Can I host a website on IPFS?

Yes, absolutely. Static websites (HTML, CSS, JavaScript) work perfectly on IPFS. You can even use dynamic elements by fetching data from APIs. Services like Fleek or Netlify can help deploy your site to IPFS easily. However, traditional server-side rendering (like PHP or Node.js backend logic) requires additional setup since IPFS nodes don't execute code.

What happens if no one pins my file?

If no node in the network pins your file, it will eventually disappear. Nodes periodically clean up unused data to save space. Without pinning, your file is ephemeral. For critical data, always use multiple pinning services or ensure trusted peers are pinning your content.

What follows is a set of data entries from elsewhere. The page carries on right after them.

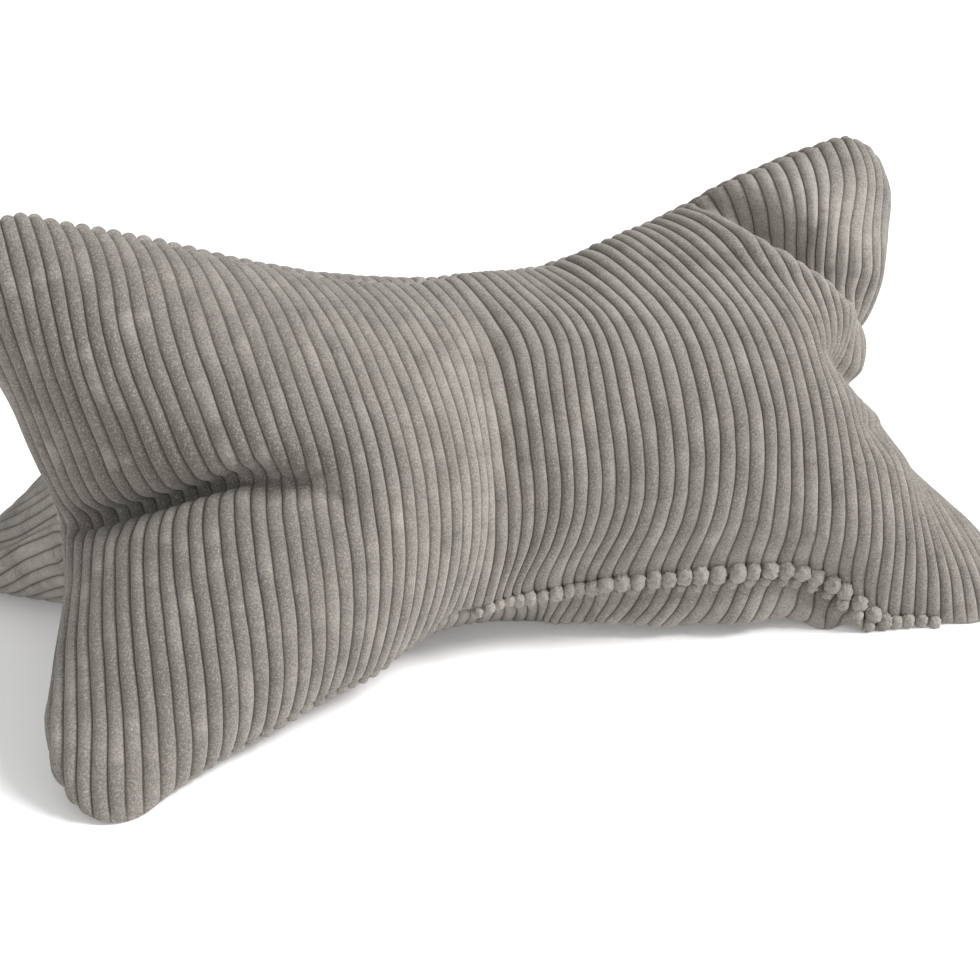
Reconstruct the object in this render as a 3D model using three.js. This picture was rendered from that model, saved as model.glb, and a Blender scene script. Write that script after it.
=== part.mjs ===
// A bone-shaped reading pillow of wide corduroy. Three equal bone-shaped panels are sewn edge to edge and
// stuffed. Millimetres; +X runs along the pillow, the front panel faces -Y, +Z is up and the floor is z = 0.
// The flat panels are relaxed as cloth: threads that resist stretching, a stuffing pressure, the floor, a few
// soft pins that hold it where this pillow lies, and folds where its cloth is pushed in or out. Nudges then move
// the stuffed cloth a little here and there.
import * as THREE from 'three';

// The corduroy
const RIB_PITCH = 7.2;
const RIB_COUNT = 75;
const RIB_RELIEF = 1.3;

// One flat panel: its ribs run across it, along Y, and its long edges are the seams
const LOBE_HALF_WIDTH = 162;
const WAIST_HALF_WIDTH = 94;
const CORNER_RADIUS = 50;
const END_NOTCH = 8;
const NOTCH_POWER = 1.5;

// How the cloth is relaxed
const STEPS = 300;
const SWEEPS = 8;
const PRESSURE = 0.45;
const GRAVITY = 0.04;
const DAMPING = 0.93;
const BENDING = 0.02;
const ALONG_LENGTH = { stretch: 1, squeeze: 0.2, share: 1 };
const ALONG_RIBS = { stretch: 1, squeeze: 0.25, share: 1 };
const ON_THE_BIAS = { stretch: 0.6, squeeze: 0.15, share: 0.5 };
const START_HEIGHT = 90;
const START_FULLNESS = 0.9;
const TINY = 1e-9;

// Cloth this close to the floor lies flat on it
const FLOOR_REACH = 1.2;

// A place on a panel is a rib, counted from the middle of the pillow, and v, from -1 at the panel's lower seam
// over 0 on its middle line to 1 at its upper seam. Panel 0 is the front, 1 the back and 2 the base.
const FRONT = 0;
const BACK = 1;
const BASE = 2;

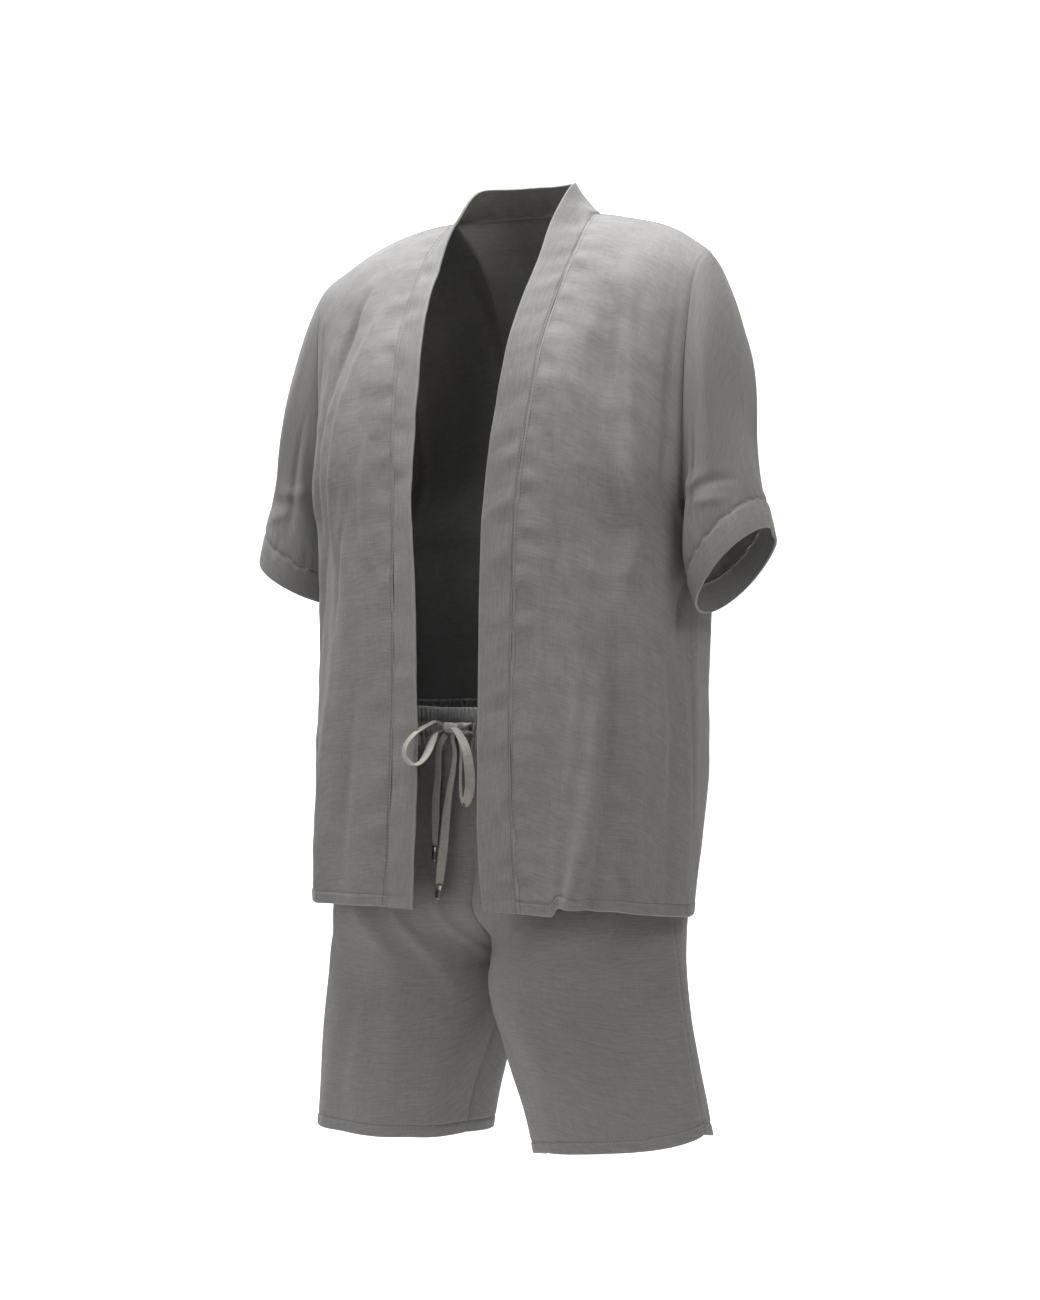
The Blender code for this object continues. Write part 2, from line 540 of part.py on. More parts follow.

Is IPFS faster than traditional hosting?

It can be. For popular content, IPFS is often faster because it loads data from multiple peers simultaneously, similar to BitTorrent. However, for obscure content with few peers, initial retrieval might be slower as the network searches for the blocks. As the network grows, latency generally decreases.

Does IPFS cost money to use?

Using the IPFS protocol itself is free. You can run a node on your existing hardware at no cost. However, if you want guaranteed availability via third-party pinning services, or if you need significant bandwidth and storage beyond your home connection, you may need to pay for those services.